Les combats ont peut-être cessé au Kosovo, mais des milliers de personnes n'ont pas pour autant trouvé la paix, car elles sont sans nouvelles de membres de leur famille. Pour le Comité international de la Croix-Rouge (CICR), faire face au problème humanitaire que constitue le sort des personnes portées disparues est aujourd'hui l'une de ses priorités opérationnelles les plus importantes au Kosovo et ailleurs en République fédérale de Yougoslavie.
 
 

Malheureusement, ni le sort des détenus ni celui des personnes portées disparues n'a été spécifiquement pris en compte dans l'accord signé à Kumanovo entre l'OTAN et la République fédérale de Yougoslavie, ni dans la résolution 1244 du Conseil de sécurité des Nations Unies, qui a été adoptée par la suite, en juin 1999. Néanmoins, en se fondant sur son mandat, qui est internationallement reconnu, le CICR a assumé un rôle de premier plan en ce qui concerne la question des personnes portées disparues et il a réussi à négoci er à Belgrade l'accès aux personnes dont la détention, suite à la crise du Kosovo, avait été notifiée par les autorités et qui se trouvaient toujours détenues.

A la date d'aujourd'hui, plus de 5.165 noms de personnes disparues avaient été recueillis directement auprès des familles ; le CICR a pu établir ce qu'il était advenu de plus de 1.500 d'entre elles, et cela principalement par ses visites de détenus (voir les tableaux ci-après pour les détails de répartition). Les personnes toujours portées disparues (environ 3.600) sont pour la plupart des Albanais du Kosovo, mais on compte aussi un nombre important de Serbes, de tziganes et de membres d'autres communautés.

Chaque jour, des familles se rendent dans les bureaux du CICR au Kosovo et ailleurs en République fédérale de Yougoslavie, dans l'espoir d'obtenir des nouvelles de leurs proches. L'angoisse, c'est évident, ne diminue pas mais au contraire, elle augmente avec le temps. Pour tous ces gens, il est impossible de reconstruire une vie dans la durée alors que tant d'incertitude subsiste.
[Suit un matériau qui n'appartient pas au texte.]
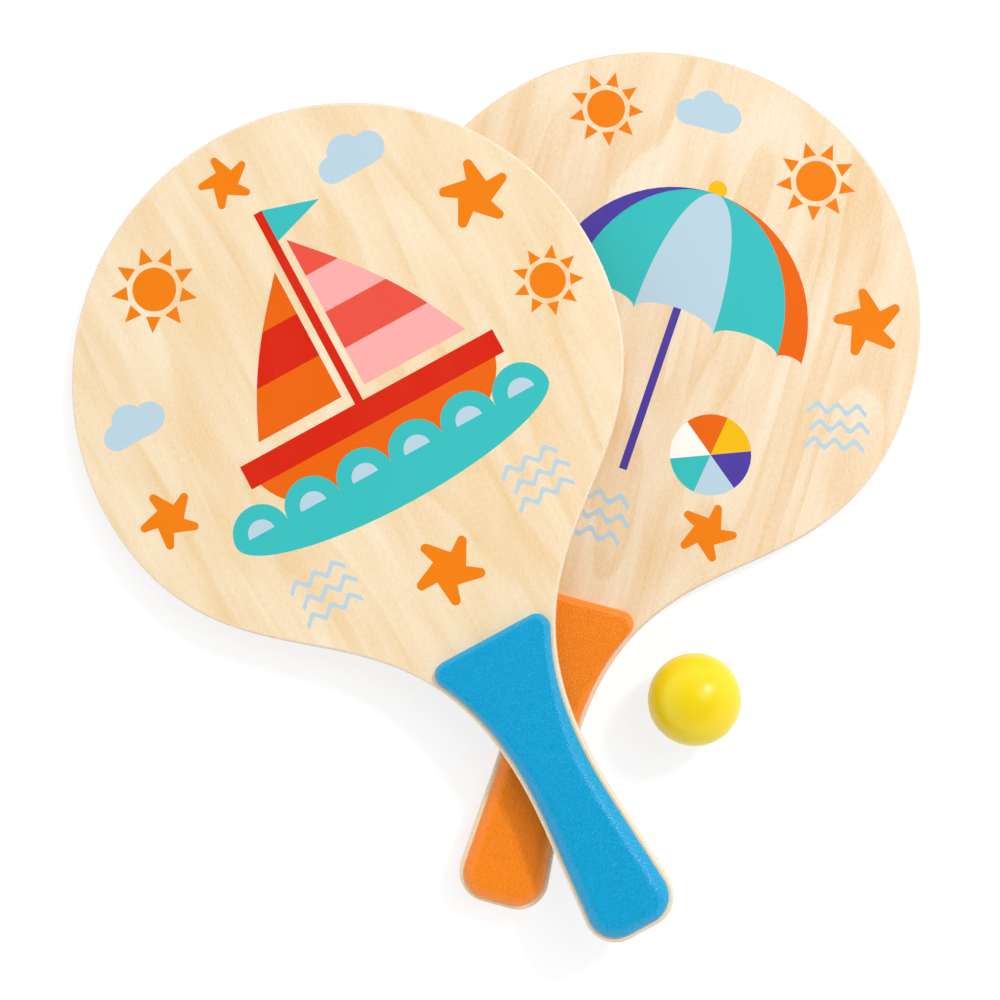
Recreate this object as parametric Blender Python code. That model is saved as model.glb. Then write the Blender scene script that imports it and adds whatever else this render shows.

L'engagement du CICR consiste exclusivement à essayer d'aider les familles dans leur recherche de la vérité. Il y travaille, et continuera d'y travailler, en utilisant tous les moyens disponibles pour répondre à ces familles : par le dialogue avec les autorités concernées à Belgrade et à Pristina, par la suite donnée aux informations crédibles et fiables recueillies sur le terrain, et par la coopération avec d'autres organisations qui s'occupent, elles aussi, de cette question par l'intermédiaire d'un groupe de coordination que le CICR a mis en place et qu'il préside (police de la Mission d'administration intérimaire des Nations Unies au Kosovo (MINUK) et police civile des Nations Unies (CIVPOL), OSCE, Haut Commissariat des Nations Unies aux droits de l'homme (HCNUDH), International Committee for Missing Persons (ICMP), et autres).

Les 21 et 22 février 2000, le CICR a officiellement soumis aux autorités de Belgrade et de Pristina les noms des personnes portées disparues dont il avait jusque-là connaissance, en leur demandant de fournir d'urgence toute information en leur possession qui pourrait faire la lumière sur le sort de ces personnes aussi rapidement que possible, par égard pour leurs familles.

Des équipes du CICR ont été mobilisées dans tous les bureaux de l'institution au Kosovo pour visiter systématiquement les villes et les villages afin d'encourager les familles à donner de leur plein gré des informations sur des proches qui auraient disparu. La plupart des noms ont été recueillis auprès d'Albanais du Kosovo, qui ont signalé que des membres de leur famille avaient été arrêtés, mais au Kosovo et ailleurs en République fédérale de Yougoslavie, le CICR a également récolté des informations venant de centaines de familles serbes, tziganes et d'autres communautés qui déclaraient que des parents avaient été enlevés par l'Armée de libération du Kosovo ou par des civils.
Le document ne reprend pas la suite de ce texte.